Fast-forward to today, and thanks to our members’ calls, e-mails, and letters to legislators and our experts’ testimony, many cities—and even the entire states of California and Rhode Island— have banned the use of bullhooks, a move that helped force Ringling to take elephants off the road in 2016. Many times, we thumped a bullhook down on a table so that legislators could appreciate the implement’s abusive power. (Often, security actually barred us from bringing them into hearings, rightfully identifying them as weapons.) Without bullhooks, it was much harder for Ringling to bully elephants into performing.
Ringling’s elephant exploitation received another devastating blow when PETA prevailed in an open-records request and obtained documents proving that, at least since 2010, elephants owned by the circus had tested positive for the human strain of tuberculosis (TB). TB is highly transmissible from elephants to humans, even without direct contact, which is why the outfit tried to keep this secret for years.
Ringling’s final show will take place roughly a year after it stopped dragging exploited elephants across the country.
In March 2015, when Ringling first announced that it would no longer use elephants in its shows, it said that it would phase them out completely by 2018. But thanks to ever-growing public opposition to the outfit, by May 2016, the elephants were off the road.

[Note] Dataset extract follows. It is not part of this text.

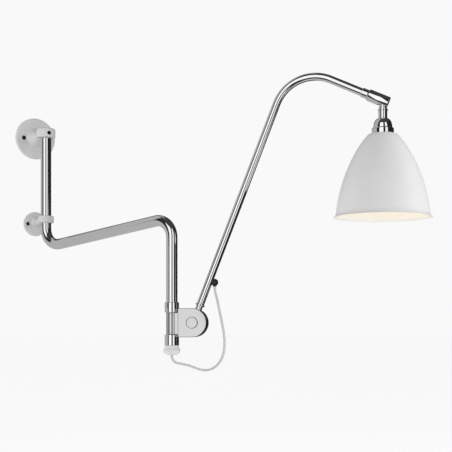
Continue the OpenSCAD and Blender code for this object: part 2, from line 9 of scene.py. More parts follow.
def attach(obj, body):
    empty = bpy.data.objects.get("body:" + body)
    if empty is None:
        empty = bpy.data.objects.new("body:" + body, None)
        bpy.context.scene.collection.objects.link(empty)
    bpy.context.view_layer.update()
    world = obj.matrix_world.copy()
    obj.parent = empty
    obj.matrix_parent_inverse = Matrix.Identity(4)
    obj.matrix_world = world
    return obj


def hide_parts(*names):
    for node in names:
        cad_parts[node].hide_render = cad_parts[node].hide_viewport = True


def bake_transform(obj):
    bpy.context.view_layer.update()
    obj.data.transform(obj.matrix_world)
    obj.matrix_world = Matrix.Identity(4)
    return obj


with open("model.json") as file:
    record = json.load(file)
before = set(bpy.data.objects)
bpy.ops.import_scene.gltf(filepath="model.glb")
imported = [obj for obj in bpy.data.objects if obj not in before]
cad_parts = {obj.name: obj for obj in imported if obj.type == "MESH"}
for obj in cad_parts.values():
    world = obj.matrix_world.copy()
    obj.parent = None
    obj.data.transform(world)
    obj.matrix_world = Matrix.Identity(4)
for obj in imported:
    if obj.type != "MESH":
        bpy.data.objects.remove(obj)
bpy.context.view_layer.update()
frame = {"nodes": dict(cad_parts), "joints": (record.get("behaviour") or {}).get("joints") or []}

# --- Camera ------------------------------------------------------------------------
# A level camera at the height of the elbow, on a long lens. The lens is shifted up, so
# that the lamp's upright tubes stay parallel.
level = math.radians(90)
view_turn = math.radians(30)      # the camera looks this far round from square to the wall
bpy.ops.object.camera_add(location=(-0.6424, -1.8314, -0.3433), rotation=(level, 0, -view_turn))
camera = bpy.context.active_object
camera.data.sensor_width = 36
camera.data.lens = 80.77
camera.data.shift_y = 0.2118
bpy.context.scene.camera = camera

# --- Cord --------------------------------------------------------------------------
# Light grey two-core flex, 4.4 mm across, hanging in one loop from the white cap under
# the knuckle up to the black bush on the arm. Its cores are twisted, which shows most
# where it leaves the cap.
MM = 0.001
UP = Vector((0, 0, 1))
joint = {j["name"]: j for j in frame["joints"]}
column = Vector(joint["knuckle_swivel"]["pos_m"])
column.z = 0
pivot = Vector(joint["elbow_tilt"]["pos_m"])
outward = Vector((pivot.x, pivot.y, 0)) - column     # from the column towards the elbow
outward.normalize()
across = UP.cross(outward)                           # along the elbow pin

cord_d = 4.4 * MM
core_pitch = 17 * MM
plain_waist, twist_waist = 0.02, 0.3      # how far the flex is waisted between its cores
twist_middle, twist_spread = 0.22, 0.2    # where along the cord its twist shows
# Its route in the knuckle's own plane, as (distance from the column, height) in millimetres
cord_route = [
    (0, -399), (0.4, -403.6), (3, -408.5), (8.5, -412), (16, -413.5), (24, -415),
    (33, -417.5), (42, -420.8), (51, -423.3), (60, -423.6), (69, -420.8), (77, -415),
    (83.5, -406), (87.5, -395), (89, -382), (88.4, -367), (85.6, -349), (81.2, -328),
    (77, -308), (73.4, -293.5), (72.5, -285),
]


def smooth_route(points, steps):
    """A Catmull-Rom curve through the points, with that many steps between two of them."""
    line = []
    for i in range(len(points) - 1):
        near = (points[max(0, min(len(points) - 1, k))] for k in (i - 1, i, i + 1, i + 2))
        a, b, c, d = (Vector(point) for point in near)
        for k in range(steps):
            t = k / steps
            line.append(0.5 * (2 * b + (c - a) * t + (2 * a - 5 * b + 4 * c - d) * t * t
                               + (3 * b - a - 3 * c + d) * t ** 3))
    return line + [Vector(points[-1])]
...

Ringling relocated them to its misleadingly named “Center for Elephant Conservation” (CEC) in Polk City, Florida, where it already held dozens of other elephants. However, life at the CEC—where elephants are chained on a daily basis, subjected to abusive training methods, deprived of opportunities to socialize, and forced to breed—is far from “retirement.” We’ll continue to stand up for these animals until they’re moved to a reputable, accredited sanctuary.
While elephants received a small measure of relief from performing, the lions, tigers, camels, donkeys, pigs, kangaroos, llamas, and other animals Ringling still exploited remained doomed to miserable lives of suffering and deprivation on the road.
So rather than letting up, PETA upped the ante in its trademark fashion and turned its attention to the plight of the big cats the circus held captive.
Eventually, Ringling executives learned that dropping elephants while continuing to use tigers and other captive animals in their shows wasn’t nearly enough to overcome years of relentless protests and complaints of animal abuse. Less than a year after withdrawing its elephant acts, May 21, 2017, marks the last performance of the cruelest show on Earth.
The days of abusing animals for cruel entertainment—whether in traveling circuses or in watery ones such as SeaWorld—are very much numbered.
None of these achievements would ever have been possible without the efforts of people who want, just as we do, to end the horrors inherent in exploiting animals for entertainment.
It took more than three decades of relentless demonstrations, ad campaigns, agency meetings and complaints, eyewitness investigations, school talks, celebrity support, legislation, corporate pressure, and more to win this landmark victory. Ringling’s closure is a reminder that, with determination, we can achieve meaningful progress for animals.
PETA couldn’t have done this without our members and supporters who wrote letters or made phone calls to legislators, attended protests, or spread the word on social media. Thank you. And now, onward!